Special Appointments
[Section II B of Faculty Handbook]
1. Professional Courtesy Appointments
A department at Ohio University may provide an academic home to professional persons through special courtesy appointments such as a Scholar, Research Scientist, Professional, or Artist when mutually beneficial to the individual and the department.
Appointments are made by the dean of a college upon recommendation from a department or regional campus division, and copies of the letter of appointment go to the Provost and President. Persons granted these appointments must have the appropriate qualifications to pursue a program of research, scholarship, or creative activity. This program may also include proposal and report writing, grant solicitation, publication of results, and/or performance and exhibition. Persons with these appointments receive an annual letter of appointment that describes the nature of their work with an appropriate title.

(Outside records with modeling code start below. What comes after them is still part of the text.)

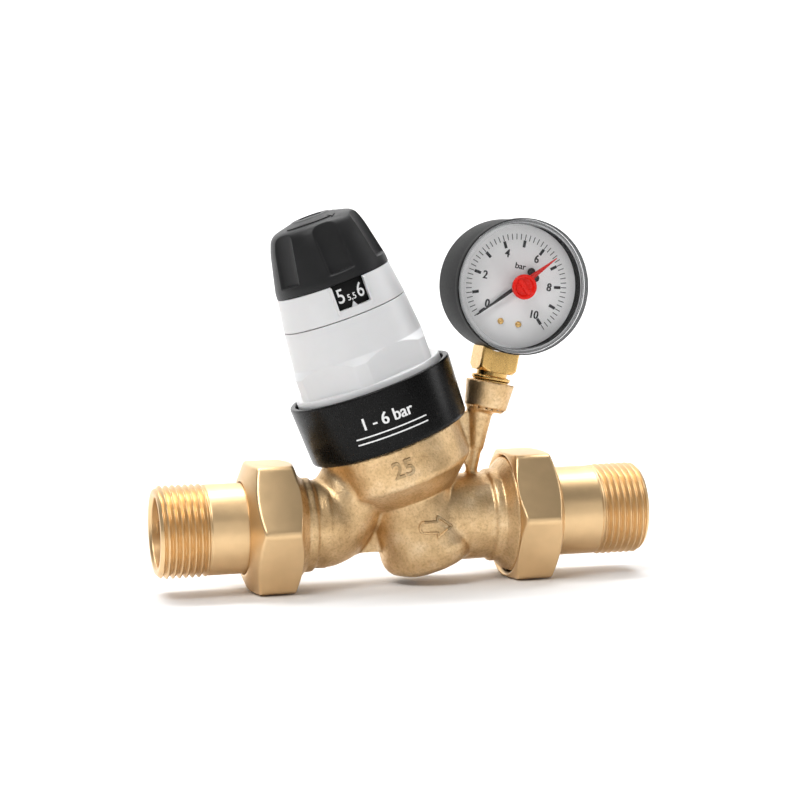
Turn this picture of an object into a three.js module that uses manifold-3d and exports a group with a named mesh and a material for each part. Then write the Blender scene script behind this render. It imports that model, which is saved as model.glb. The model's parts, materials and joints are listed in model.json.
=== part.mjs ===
// Inclined-cartridge pressure reducing valve, DN 25, with two union ends and a pressure gauge.
// Frame: +X downstream along the pipe, -Y the side of the dial and the scale window, +Z up.
// Origin: half-way along the pipe, in the symmetry plane, on the plane of the nuts' lower flats.
import * as THREE from "three";
import { mergeVertices } from "three/addons/utils/BufferGeometryUtils.js";
import Module from "manifold-3d";

const wasm = await Module();
wasm.setup();

// ---- Driving dimensions, in mm and degrees --------------------------------------------------

// Clearances and facets
const GAP = 0.3; // between two neighbouring pieces
const THREAD_GAP = 0.35; // between a screwed-in thread and its nut
const PRESS = 1; // how far one lump of a joined body reaches into the next
const FACETS = 24; // round a large outer piece
const INNER_FACETS = 20; // round a piece inside
const SMALL_FACETS = 12; // round a small one

// Pipe line
const OVERALL_LENGTH = 180; // over both tailpieces
const PIPE_BORE = 25; // bore through tailpieces and body
const NUT_ACROSS_FLATS = 45.4;
const NUT_LENGTH = 18.2;
const NUT_CORNER_RADIUS = 3;
const NUT_CHAMFER = 25; // degrees from the end face
const INLET_NUT_START = 40.7; // inner end of each union nut, from the origin
const OUTLET_NUT_START = 38.4;
const UNION_THREAD = 41.9; // G 1 1/4
const UNION_SHOULDER = 3.2; // nut wall that pulls the tailpiece
const TAIL_COLLAR = 2.8;
const GASKET = 2;
const TAIL_BARREL = 32.4;
const PIPE_THREAD = 33.25; // R 1
const PIPE_THREAD_PITCH = 2.309;
const PIPE_THREAD_TURNS = 8;
const PIPE_THREAD_DEPTH = 1.3;
const TAIL_LUG = 1.5; // height of the two spanner lugs in each tail bore
const TAIL_LUG_WIDTH = 4;
const TAIL_LUG_LENGTH = 9;

// Cartridge axis
const CARTRIDGE_X = 6.6; // where it crosses the pipe axis
const CARTRIDGE_TILT = 19; // degrees, its top leaning upstream
const BODY_WALL = 3.2;

// Heights along the cartridge axis, from the pipe axis
const BOWL_BOTTOM = -18.4;
const BOWL_TOP = 9;
const BAND_BOTTOM = 17.6;
const BAND_TOP = 31;
const DIAPHRAGM_LEDGE = 32.7;
const BODY_TOP = 46;
const BONNET_FLANGE_TOP = 55.8;
const BONNET_HEX_TOP = 66.3;
const BONNET_SEAM = 80;
const COLLAR_TOP = 92.2;
const KNOB_SHOULDER = 110.5;
const KNOB_TOP = 116.4;

// Radii about the cartridge axis
const BOWL_RADIUS = 18;
const BAND_RADIUS = 25.7;
const BODY_NECK_RADIUS = 25;
const BONNET_THREAD_RADIUS = 22.4;
const BONNET_FLANGE_RADIUS = 27.1;
const BONNET_CORNER_RADIUS = 26.6;
const BONNET_ACROSS_FLATS = 48.3;
const BONNET_CONE_RADIUS = 24.2; // above the hexagon
const BONNET_SEAM_RADIUS = 22.8;
const BONNET_HEX_TURN = -14; // degrees: one corner strip, from the front towards upstream
const COLLAR_TOP_RADIUS = 21;
const SPRING_CHAMBER_RADIUS = 19.3;
const RING_FOOT_RADIUS = 29.2;
const RING_RIM_RADIUS = 30.2;
const RING_WALL = 2;
const RING_TOP = 53.9;
const KNOB_RIM_RADIUS = 21;
const KNOB_SHOULDER_RADIUS = 17.3;
const KNOB_WALL = 2.6;
const KNOB_GRIPS = 6;
const DRUM_RADIUS = 19.6;
const DRUM_WALL = 1.4;

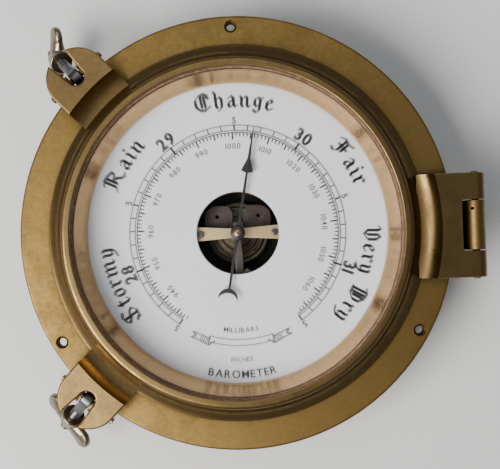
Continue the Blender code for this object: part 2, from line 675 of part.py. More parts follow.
def hand():
    blade = plate("pressure_hand", hand_outline(), HAND_Z, holes=[circle((0.0, 0.0), 1.2, 20)])
    keep(spin(blade, HAND_ANGLE), "hand_black")
    low, high = HAND_Z[0] - 1.2, HAND_Z[1] + 1.5
    hub = [(1.05, low), (2.4, low), (2.4, HAND_Z[0] - GAP), (1.05, HAND_Z[0] - GAP)]
    keep(turned("hand_collet", hub, SMALL_STEPS), "movement_brass")
    cap_low = HAND_Z[1] + GAP
    cap = [(0.0, high), (1.7, high), (2.3, high - 0.4), (3.4, cap_low + 0.5), (3.4, cap_low),
           (0.0, cap_low)]
    keep(turned("hand_hub", cap, SMALL_STEPS), "hand_black")
    arbor = [(0.0, HAND_Z[1]), (0.85, HAND_Z[1]), (0.85, CHAIN_Z + 0.6), (PULLEY_R + 0.5, CHAIN_Z + 0.6),
             (PULLEY_R + 0.5, CHAIN_Z + 0.3), (PULLEY_R, CHAIN_Z + 0.3), (PULLEY_R, CHAIN_Z - 0.3),
             (PULLEY_R + 0.5, CHAIN_Z - 0.3), (PULLEY_R + 0.5, CHAIN_Z - 0.6),
             (0.85, CHAIN_Z - 0.6), (0.85, BEARING_BAR_Z[1] + GAP), (0.5, BEARING_BAR_Z[1] + GAP),
             (0.5, BEARING_BAR_Z[0]), (0.0, BEARING_BAR_Z[0])]
    keep(turned("hand_arbor", arbor, SMALL_STEPS), "steel")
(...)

Such appointees are eligible for computer accounts, faculty ID cards, parking, faculty library privileges, and are listed in the campus directory, but receive no salary. Additional resources may be made available to them by departments or regional campuses depending on availability.
Suitably qualified appointees may teach regularly scheduled classes upon the issuance of a contract specifying both an appropriate salary and faculty classification.
2. Other Special Appointments
Assistant Research, Associate Research, and Research Professor as defined by Ohio University Policy #01.015 are solely supported on external funds (grants or contracts). These positions do not hold faculty rank, faculty status nor teaching responsibilities. The research positions/people are not governed nor protected by the Faculty Handbook depending on their contract.
Suitably qualified appointees may teach regularly scheduled classes upon the issuance of an additional contract specifying both an appropriate salary and faculty classification.
- It is recognized that in some departments and divisions of the University there are positions, such as Technical Assistant and Curator, that do not necessarily require advanced degrees. Appointees to these positions will not ordinarily receive tenure. In addition to a formal contract, such appointees will be given a written statement describing the character as well as the probable minimum and maximum duration of their work.